We will be modeling the variance as being pooled between both methods: we will have two means but one shared variance. The variance must be positive and since our means are scaled between \([0,1]\) then the standard deviation should be close to this range.

# plotting attributes
fig4 = Figure(resolution = (550, 250))
ax4 = Axis(fig4[1, 1])

exp_dist = Exponential(.50)
exp_dist2 = Exponential(.25)
exp_dist3 = Exponential(.10)
# get density line and clipped values
xs4 = 0.:0.001:1.
prior_range = pdf.(exp_dist, xs4)
prior_range2 = pdf.(exp_dist2, xs4)
prior_range3 = pdf.(exp_dist3, xs4)
# plot
lines!(xs4, prior_range, label = "Exponential(0.50)")
lines!(xs4, prior_range2, label = "Exponential(0.25)")
lines!(xs4, prior_range3, label = "Exponential(0.10)")
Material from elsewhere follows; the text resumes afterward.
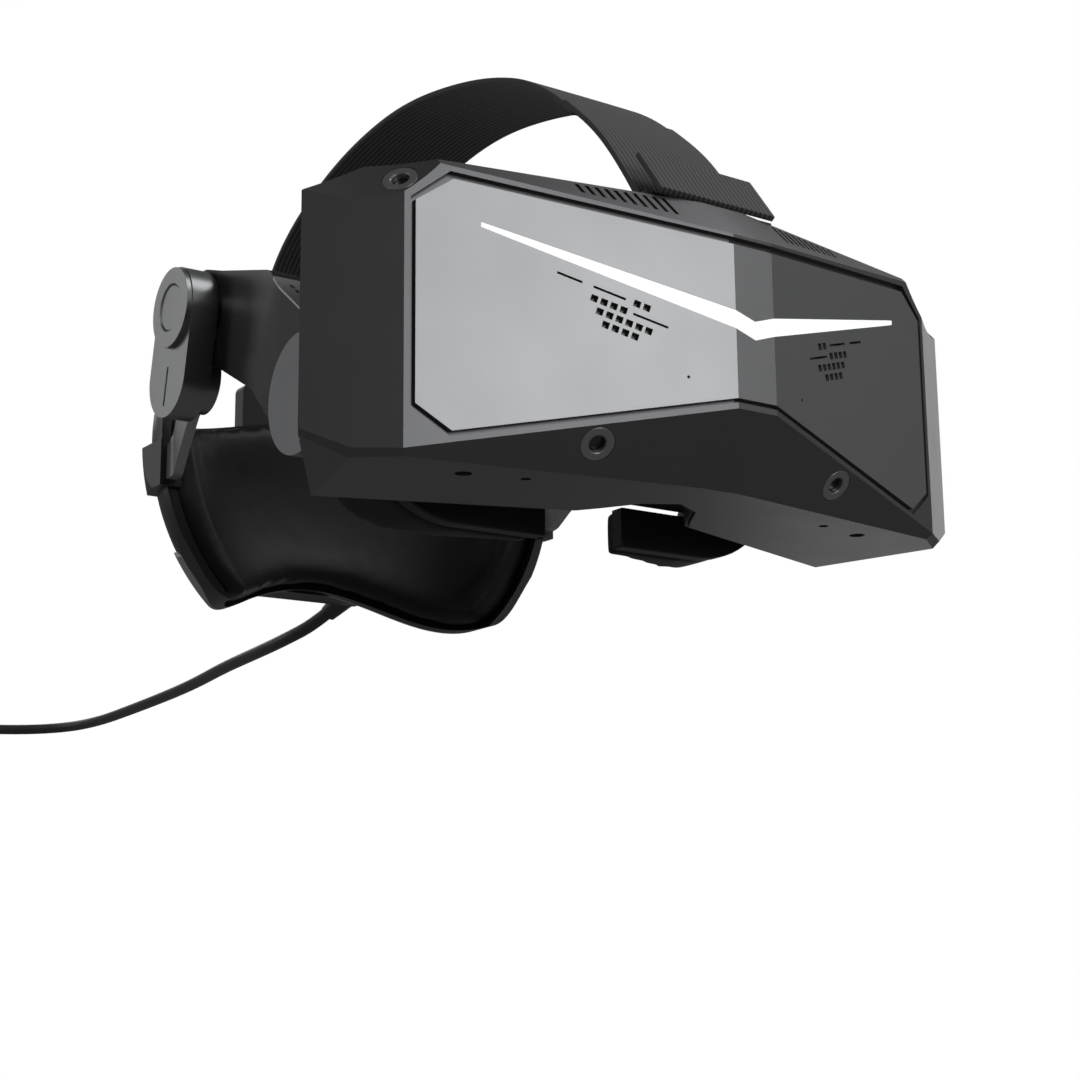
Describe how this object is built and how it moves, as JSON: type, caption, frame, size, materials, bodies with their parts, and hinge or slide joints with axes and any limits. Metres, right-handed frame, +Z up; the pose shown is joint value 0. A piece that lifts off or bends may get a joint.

Given that the Exp(0.1) distribution is almost completely under \(1\) it will be an adequate prior for \(\sigma\).

Our probability model

\(\mu_A\) and \(\mu_B\) are the estimated population means for each of the methods and they have a shared variance term \(\sigma^2\). The priors for these are the following:

\[ \begin{aligned} &\mu_A \sim \text{Beta}(2,2) \\ &\mu_B \sim \text{Beta}(2,2) \\ &\sigma \sim \text{Exp}(0.10) \end{aligned} \]

The likelihood is broken into two parts for each of the methods:

\[ \begin{aligned} &y_A \sim \text{Normal}(\mu_A, \sigma) \\ &y_B \sim \text{Normal}(\mu_B, \sigma) \end{aligned} \]

MCMC and Metropolis sampling

Multiplying Beta and Exponential priors with a Normal likelihood results in a non-conjugate case. So in this example it may make more sense to utilize Markov Chain Monte Carlo (MCMC) methods to estimate our joint probability model.

Markov Chain Monte Carlo gets part of its name from the Markov property:

Given the present, the future is independent of the past.

I decided to implement the Metropolis algorithm as a pedagogical exercise below but I’d definitely recommend using probabilistic programming languages like Stan, Turing, or PyMC in practice.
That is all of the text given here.